In the last four decades, Argentina has made substantial progress in addressing post-flood challenges. Around 3.2 million people benefited from works carried out under the Flood Rehabilitation, Flood Protection and El Niño Emergency Flood Projects (between 1992 – 2006). Those projects focused on reconstructing and rehabilitating key infrastructure, relocating the lowest-income population to areas with reduced flood risks, and strengthening flood defenses to protect the economically significant northwestern and littoral provinces of the Paraná basin.

Flood mitigation efforts have supported the construction of reinforced flood defense systems, and enhanced drainage networks. Notable examples include the construction of drainage systems in the metropolitan areas of Resistencia and Gobernador Virasoro through the Urban Flood Prevention and Drainage Project, which included works to increase drainage capacity in the Cildáñez, Maldonado, and Vega basins, and benefited around 3 million people, and urban drainage interventions to protect 40,000 beneficiaries in the municipality of Yerba Buena by 2014.

Argentina has also enhanced flood preparedness, emphasizing management and non-structural measures. The World Bank has assisted Argentina to develop and update existing flood risk management strategies and drainage master plans across the country, through the Early Warning System under the Flood Risk Management Support Project for the city of Buenos Aires. This project focused especially on developing a new water strategy for the city, with just over 3 million direct beneficiaries, and reduced by June 2023, flood risks for close to 47,000 people in vulnerable communities. This strategy included several communication and education activities, such as the training of public primary and secondary school teachers and development of educational materials on related topics, the installation of the Experiential Center, a space for communication, education, and citizen engagement, and collecting gender-disaggregated data on flood impacts and roles.

Argentina has also integrated flood risk prevention into management plans and land use planning for Santa Fe, Chaco, Corrientes, and Entre Rios Provinces (under the Urban Flood Prevention and Drainage Project), directly benefiting an estimated 3.5 million people through decreased exposure to flood risk, and benefiting about 6 million people indirectly through decreased economic disruptions, among others.

Bank Group Contribution

Since 1992, the World Bank has provided over $2 billion in IBRD financing across nine projects to address flooding in Argentina.

​​Partners

Flood-related interventions have mostly been implemented by national and local authorities, including the Ministry of Public Works at national level, as well as the provinces of Buenos Aires, Chaco, Corrientes, and Santa Fe, and the city of Buenos Aires.

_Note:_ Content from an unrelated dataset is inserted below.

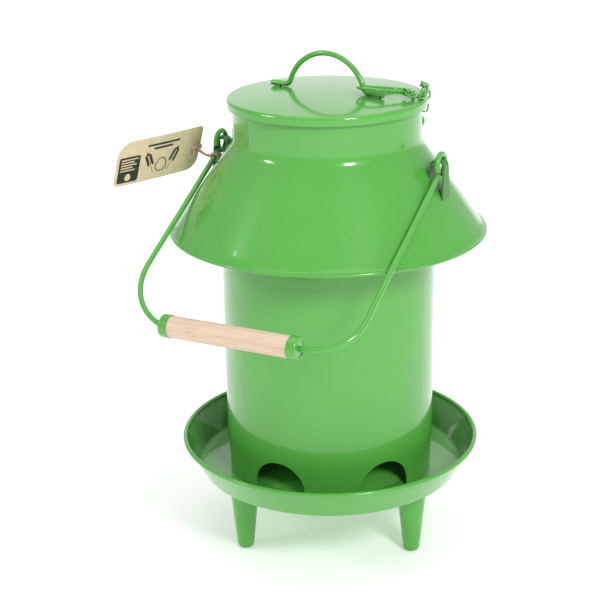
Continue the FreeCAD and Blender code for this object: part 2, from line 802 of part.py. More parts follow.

The city government of Buenos Aires has partnered with the city government of Copenhagen to enhance urban water management. The C40 Cities program provided additional support to improve urban resilience. Complementary actions for capacity building and innovative interventions (such as NBS) are supported by the World Bank-based Global Water and Sanitation Partnership and Global Facility for Disaster Reduction and Recovery, and the government of Japan. Officials from Argentina undertook study tours to Tokyo and the Netherlands, financed by the respective governments.

Looking Ahead

As of 2023, the City of Buenos Aires is embracing a progressive water management strategy, adapting to climate change by optimizing the water’s value added in the city's economic, social, and environmental development. This approach is being gradually implemented through the introduction of green infrastructure to the city, integrating water into the city’s vision of integrated urban development. The Flood Risk Management Support Project for the City of Buenos Aires has aided this transformation by supporting the implementation of NBS, like the construction of a temporary retention area (reservoir) in the Indo-American Park, an urban wetland that helps regulate water levels in the Arroyo Cildañez during high intensity rainfall events. This intervention includes a 1.5-kilometer educational trail to help raise awareness of the importance of preserving green spaces within urban areas. Urban furniture has increased value added for leisure, and the area has become a hotspot for bird watching activities.

These innovative approaches are being scaled-up up across the country: under the framework of the Climate Resilient Infrastructure for Urban Flood Risk Management, the World Bank aims to promote the incorporation of green solutions to complement gray infrastructure for flood risk mitigation in urban areas. Interventions under this project include the creation of a linear park, upgrades of drainage canals, rain gardens and green corridors to increase water retention and manage peak flow reduction in different cities in the north of Argentina. The learning agenda of the Multi-phased Programmatic Approach (MPA) allows for the preparation of innovative projects and implementation of best practices during the subsequent phases in other regions of the country. Moreover, these intended innovative approaches supporting green and inclusive growth are linked to the World Bank strategy on climate: building a “Livable Planet” by promoting sustainable development, protecting vulnerable populations, and mitigating the impact of climate change in the region.